Credit Cards Erase Requirement to Sign Sales Slips
Major credit card networks will not longer require a signature on a receipt. They say signing clogs check out lanes, costs businesses money tracking slips and the handwriting often can’t be read anyway. They say technology offers better ways to prevent fraud.
Most of the nation’s major credit card companies will no longer require a customer to sign their name when they make a purchase.
The companies say emerging technologies provide far more security than handwriting and signatures have outlived their usefulness.
Officials with Visa, Mastercard, American Express and Discover say demanding a signed credit card receipt can jam up the checkout line and sometimes cannot be read anyway.
So the companies are giving retailers the option to skip the signature.

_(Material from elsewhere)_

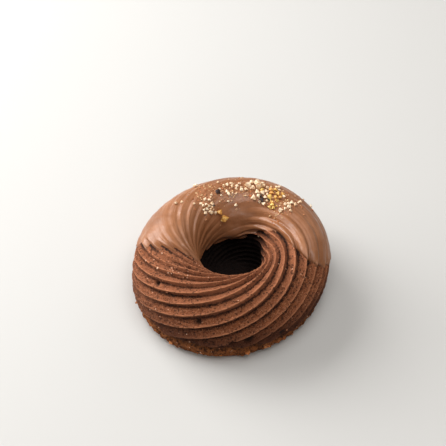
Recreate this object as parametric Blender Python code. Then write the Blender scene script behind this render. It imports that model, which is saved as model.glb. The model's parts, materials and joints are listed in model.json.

Mastercard Vice President of U.S. Market Development Linda Kirkpatrick says there are better ways to prove who bought what.
“Different forms of authentication like tokenization, biometrics, EMV or chip technology, are far superior to a handwritten signature,” Kirkpatrick says.
She adds that credit card networks have wanted to switch away from hand-written forms of security for a long time.
“We’re actually a little more than two years into the migration to chip technology here in the U.S.,” Kirkpatrick says. “So now is the time, with this new technology and with these more sophisticated forms of authentication, to rid ourselves of the signature.”
There are some businesses that still rely on the scrawl at the bottom of a receipt.
But servers at restaurants, for instance, need not fear about losing tips if no one is forced to put pen to paper.
Credit card terminals can be brought to a patron’s table.
If the machine is not set to accept a PIN number, as most European businesses require, the U.S. establishment could still demand a signature.